All in all, it was a happy knitting conference. I took off for the San Juan Islands on Monday and brought all my knitting projects--but unfortunately my time was taken up with hiking, biking, and swimming in the freezing waters of Puget Sound. There are tons of sheep on Lopez Island (and goats and cows), and I had hoped to come across some local spinners/dyers/yarnies, but to no avail. Had I done my research, I would've come across this. Definitely a reason to go back to Seattle/Puget Sound sometime soon!

Wednesday, June 4, 2008

New Pattern - Celia Cruz Strapless Top

My new pattern, Celia Cruz, is now available up on Ravelry and available for purchase.

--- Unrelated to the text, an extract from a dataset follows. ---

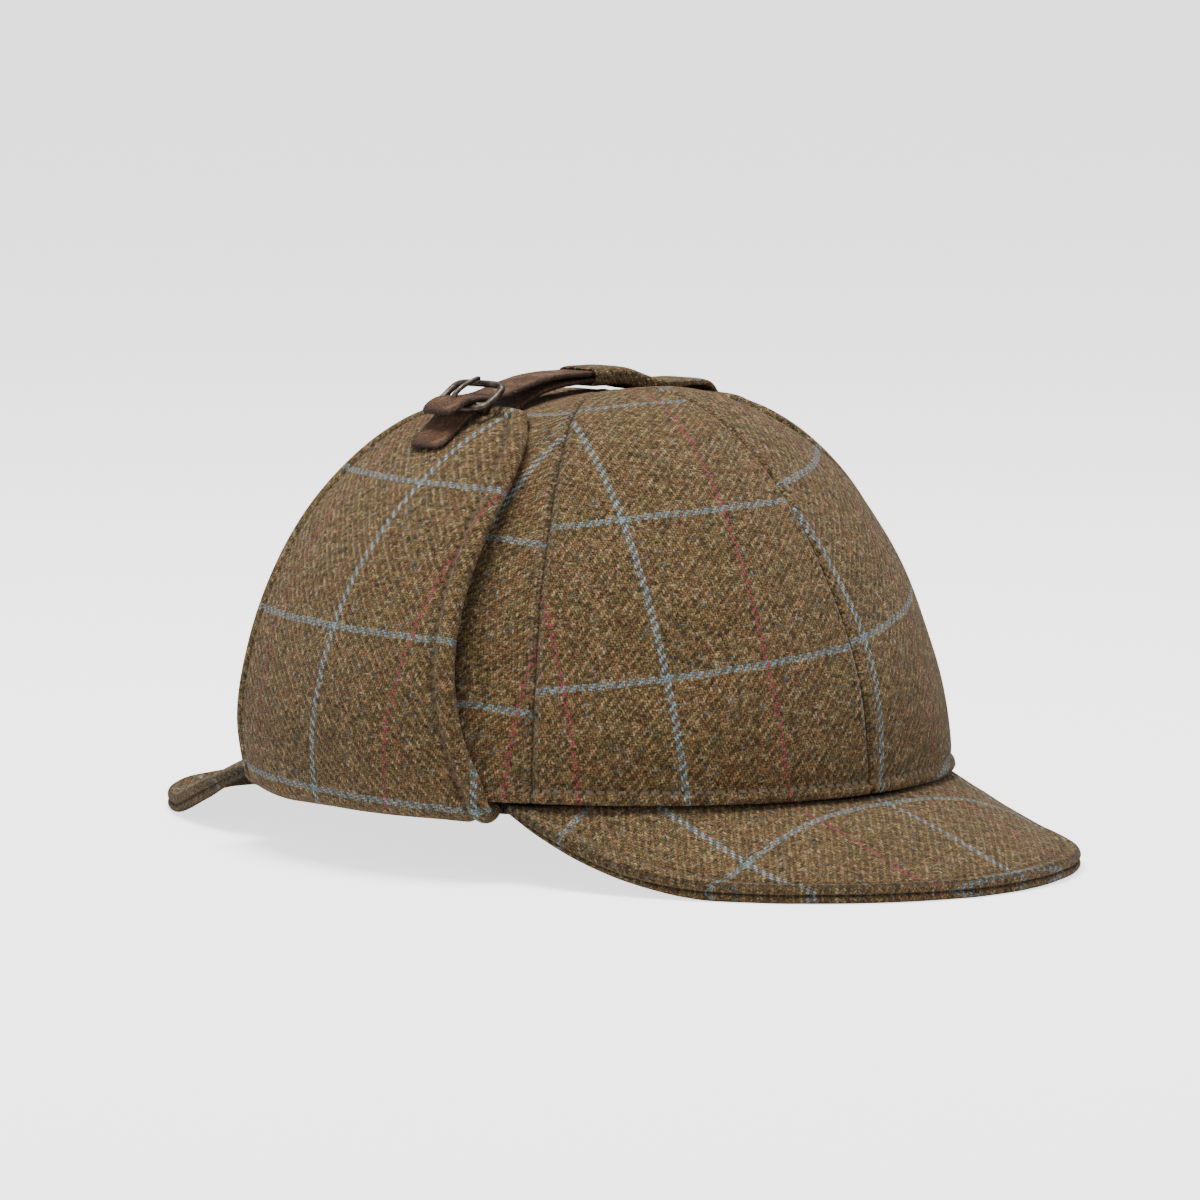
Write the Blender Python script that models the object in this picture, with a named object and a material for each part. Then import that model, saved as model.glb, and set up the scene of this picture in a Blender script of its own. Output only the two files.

Celia Cruz is knit top down in the round, using Cascade Sierra (or any light worsted, cotton/wool blend yarn, such as Brown Sheep Cotton Fleece).

Directions are included for optional straps, which can be worn a number of ways:

halter back crisscross back

For maximum versatility, I’ve provided directions for both a babydoll verison (above) and a fitted version (below).

To ensure a perfect fit, I’ve provided 14 different sizes, from XXS to XXL+ (based on above bust measurements of 28,30,32,34,36,38,40,42,44,46,48,50,52, and 54". Use your above bust measurement (not your regular full bust measurement) to determine your size; the bust shaping will help you to customize the fit in the bust area. Full instructions are provided for bust shaping using both horizontal and vertical bust darts (especially recommended if you are a C-cup or above).

Cuban salsa singer Celiz Cruz (1925-2003) inspired this quick and fun summer pattern. Born in Cuba, Cruz spent most of her life singing and recording in the United States, but she was known throughout the world as the “Queen of Salsa.” By the end of her career, she had 23 gold records and 3 Grammy’s to her name.

The floral motif for this strapless tube top is reminiscent of Cruz’s 1960s style.

Celia Cruz makes a quick and easy summer project, and a perfect top for summer jeans, capris, shorts and skirts.